Or you can just look at the history of the folder.
Yep, I use Apple Time Machine for much the same purpose. Once you've set it up, it's always on, you can just go back in time (the granularity is once per hour, but that's been enough every time I've needed to use it) and restore (or make a copy of) any file or folder. Saved me quite a few times when Git has let me down.
> "Oh I need to unwind most of what I did in the last hour" or "I changed something I shouldn't have yesterday"

Vim's :earlier and :later can take a time parameter (i.e., 30m, 2h, 1d) which does exactly that.

Local History is hidden in the File Menu and does not have a shortcut. It is one of the most useful features in the Jetbrains editors, so I set Alt+Z as a keyboard shortcut (because Ctrl+Z is undo), which after a few years of using it still seems like a good idea.

One point that is missing from your description is that it always shows the previous state in the diff view, which also feels really natural to use (I only sometimes whish the diff markers were more distinguishable from the inspection and ToDo markers).

My way is a a ugly undo - copy - redo - paste.

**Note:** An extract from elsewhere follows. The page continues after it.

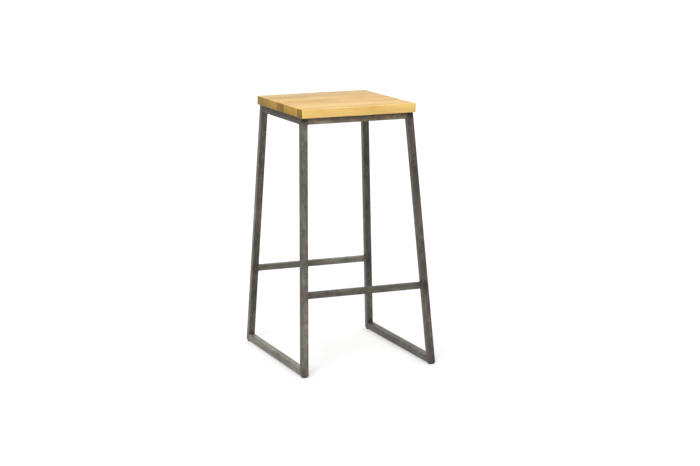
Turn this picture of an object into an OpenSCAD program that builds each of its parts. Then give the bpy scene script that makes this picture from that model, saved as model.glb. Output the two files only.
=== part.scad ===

Not efficient, sure, but I'm used to it and it solves my problem most of the time

Honestly IMO it's a bit better--often times I find myself wanting neither _this_ nor _that_, but some of each. I get to a point in a function where I realize changes I made elsewhere are no longer needed, but I want to keep my function the same. So I usually just copy the function (and paste it someplace so I don't for real lose it), undo everything, then just splice the function back in how I want it.
The main issue with this I find is a stray keystroke before you redo wiping your redo stack .
I solve this by making a git commit before diving into the undo.
Semi-related: What I really wish all my editors and IDEs would have is some kind of "delete history" view into my deleted text (especially blocks of text).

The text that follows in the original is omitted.